Les assouplissements de l'administration Obama "n'aident pas les Cubains, elles ne font qu'enrichir le régime", a-t-il martelé, promettant que l'évolution des relations avec Cuba dépendrait désormais des "réels progrès", de "changements concrets".
"Maintenant que je suis président, l'Amérique va dénoncer les crimes du régime Castro (...) Nous savons ce qui se passe et nous nous souvenons de ce qui s'est passé", a-t-il ajouté, appelant à la libération de tous les prisonniers politiques.
Il est difficile de mesurer a priori l'impact exact de la restriction des déplacements sur le secteur touristique cubain, mais l'annonce devrait à tout le moins freiner le boom en cours.
Près de 300 000 Américains se sont rendus sur l'île au cours des cinq premiers mois de 2017, soit un bond de 145% sur un an. En 2016, Cuba avait accueilli 284 937 visiteurs des Etats-Unis, 74% de plus qu'en 2015.
La chambre de commerce américaine a vivement dénoncé l'initiative, jugeant que les annonces présidentielles "limitaient les possibilités de changements positifs sur l'île" et risquaient "de laisser la place à d'autres pays" qui ne partagent pas les valeurs de l'Amérique.
Le sénateur démocrate Patrick Leahy, très impliqué sur ce dossier, a dénoncé avec force un retour "vers la politique de la Guerre froide", visant à faire plaisir à "une petite faction" de militants anti-castristes aux Etats-Unis. La Maison Blanche, a-t-il estimé, a "re-déclaré la guerre au peuple cubain".
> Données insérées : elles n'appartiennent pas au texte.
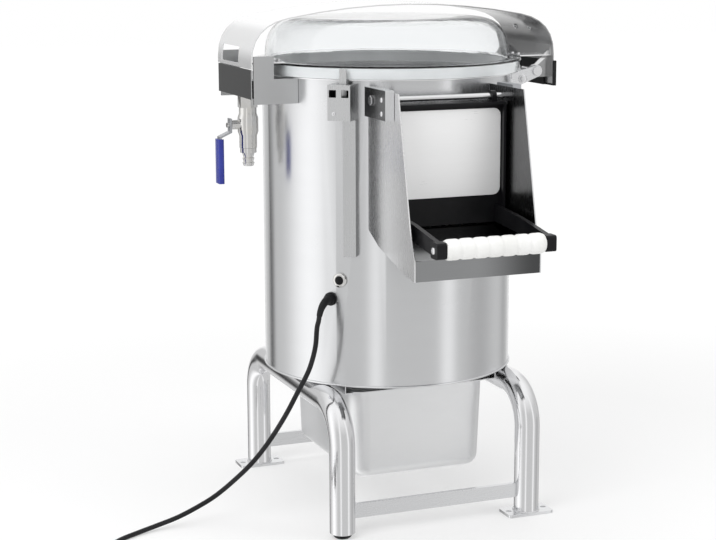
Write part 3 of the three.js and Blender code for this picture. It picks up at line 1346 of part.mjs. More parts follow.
// The machine is centred on the middle of its own footprint.
const reachBox = new THREE.Box3().setFromObject(machine, true);
const middle = reachBox.getCenter(new THREE.Vector3());
const potatoPeeler = new THREE.Group();
potatoPeeler.add(machine, lead);
potatoPeeler.position.set(-middle.x, -middle.y, -reachBox.min.z);

export default potatoPeeler;
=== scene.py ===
# %% [markdown]
# # An electric potato peeler
# The machine is a steel drum on two bent-tube frames. A clear lid hangs under a steel arch, a chute with a
# lifting door is on the front, a water valve on the left and a kitchen pan for the peel below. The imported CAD
# model is the frame of this scene: its pieces are in place already, in metres, with the floor at z = 0. Some
# of them only need a finish. Others are too coarse for a picture, and a finer piece stands in for them.

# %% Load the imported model
import json
import math

import bmesh
import bpy
from mathutils import Matrix, Vector


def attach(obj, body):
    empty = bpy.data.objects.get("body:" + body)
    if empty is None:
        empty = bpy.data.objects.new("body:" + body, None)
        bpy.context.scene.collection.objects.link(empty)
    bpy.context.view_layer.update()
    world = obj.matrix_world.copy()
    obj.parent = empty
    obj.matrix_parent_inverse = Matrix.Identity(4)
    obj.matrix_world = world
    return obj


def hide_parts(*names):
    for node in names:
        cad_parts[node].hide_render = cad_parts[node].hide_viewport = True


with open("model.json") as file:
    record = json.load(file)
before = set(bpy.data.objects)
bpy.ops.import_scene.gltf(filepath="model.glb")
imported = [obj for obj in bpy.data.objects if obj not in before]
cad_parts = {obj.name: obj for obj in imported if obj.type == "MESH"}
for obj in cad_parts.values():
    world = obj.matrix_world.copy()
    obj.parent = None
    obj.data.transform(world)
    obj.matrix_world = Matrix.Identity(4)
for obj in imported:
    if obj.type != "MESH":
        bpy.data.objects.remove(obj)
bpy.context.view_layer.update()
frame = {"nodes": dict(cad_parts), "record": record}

# %% [markdown]
# Places on the machine are measured from the drum's axis, as a maker would measure them. The whole model's
# middle is elsewhere, so one vector moves a place from the drum's axis into the shared frame.

# %% Places on the machine
AXIS = Vector((0.014, 0.1, 0.0))
DRUM = 0.210  # the drum's radius
UP = Vector((0, 0, 1))


def at(x, y, z):
    """A place in the shared frame from its place beside the drum's axis."""
    return AXIS + Vector((x, y, z))


def radial(degrees):
    """The level direction out of the drum at an angle from the front, positive towards +X."""
    turn = math.radians(degrees)
    return Vector((math.sin(turn), -math.cos(turn), 0))


print("drum axis at", tuple(AXIS))

# %% [markdown]
# The photograph was taken from the front left, a little above the machine, with a long lens. A camera can be
# matched by eye or worked out from known lines. Here the drum's edges and the frame's feet gave the turn, the
# pitch and the distance, and a small sideways shift stands for the way the picture was cropped.

# %% The camera
PICTURE_WIDTH = 716  # pixels
TURN = 0.3877  # radians to the left of the machine's front
PITCH = 0.1925  # radians downwards
FOCAL = 1730.4  # pixels
MIDDLE = 386.92  # the pixel column that the lens looks at
CAMERA_PLACE = at(-1.1045, -2.7048, 0.9578)

lens = bpy.data.cameras.new("camera")
camera = bpy.data.objects.new("camera", lens)
bpy.context.scene.collection.objects.link(camera)
camera.location = CAMERA_PLACE
look = Vector((math.sin(TURN) * math.cos(PITCH), math.cos(TURN) * math.cos(PITCH), -math.sin(PITCH)))
camera.rotation_euler = look.to_track_quat("-Z", "Y").to_euler()
lens.sensor_width = 36  # millimetres
lens.lens = FOCAL * lens.sensor_width / PICTURE_WIDTH
lens.shift_x = (PICTURE_WIDTH / 2 - MIDDLE) / PICTURE_WIDTH
bpy.context.scene.camera = camera
bpy.context.scene.view_settings.view_transform = "Standard"
print("lens", round(lens.lens, 1), "mm")

# %% [markdown]
# The mains lead leaves a rubber relief on the drum, drops to the floor and runs off to the left. What the
# photograph doesn't show is wound into a flat coil outside the picture, as for storage. A curve is the best
# tool for it, because the lead is one round section along one line. Its start follows from the relief's bend,
# and its free run from points that were laid over the photograph.

# %% The free run of the mains lead
LEAD = 0.008  # diameter
LEAD_ANGLE = -47.69  # degrees round the drum, where the lead leaves it
LEAD_HEIGHT = 0.378
RELIEF_START = 0.2206  # from the drum's axis
RELIEF_BEND = 0.032  # radius of the relief's bend
RELIEF_TURN = math.radians(70)
RELIEF_GAP = 0.0003  # between the relief's end and the lead's first point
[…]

Si le sénateur de Floride Marco Rubio, présent au côté de Donald Trump, a salué un nouveau départ, tous les élus républicains n'étaient pas à l'unisson. Pour Jeff Flake, élu de l'Arizona, "tout changement de politique qui réduit la capacité des Américains à voyager librement à Cuba n'est pas dans l'intérêt des Etats-Unis ou du peuple cubain".
Concrètement, M. Trump a annoncé l'interdiction de toute transaction financière avec le puissant Groupe d'administration d'entreprises (Gaesa, holding d’Etat contrôlé par les forces armées) ou ses filiales.
"Nous ne voulons pas que les dollars soutiennent une armée qui exploite les citoyens de Cuba", a-t-il lancé.
Le secteur très sensible du tourisme - contacts avec des étrangers et forts revenus directs en devises - est un des domaines de prédilection de l'armée qui gère compagnies aériennes, hôtels, restaurants, marinas, agences de location de véhicules ou grands magasins.
Le conglomérat touristique Gaviota fait partie du Gaesa, dont le président exécutif, le colonel Luis Alberto Rodriguez Lopez-Callejas, est le gendre du président cubain Raul Castro.
L'administration Trump met inlassablement en avant la défense des droits de l'homme sur l'île située de l'autre côté du détroit de Floride. L'argument a suscité des réactions indignées tant l'exécutif américain a mis en sourdine ses critiques sur ce thème à l'égard d'autres pays - Egypte et Arabie saoudite en tête.
L'exécutif américain a par ailleurs affirmé l'opposition des Etats-Unis - en l'absence de changements politiques substantiels - à la levée de l'embargo qui frappe Cuba.
Fin 2016, les Etats-Unis s'étaient pour la première fois - sous des applaudissements nourris - abstenus lors de l'adoption d'une résolution de l'Assemblée générale des Nations unies réclamant la fin de l'embargo américain imposé à Cuba depuis 1962.
Le texte avait été adopté par 191 voix et deux abstentions (Etats-Unis et Israël) sur les 193 membres de l'Assemblée.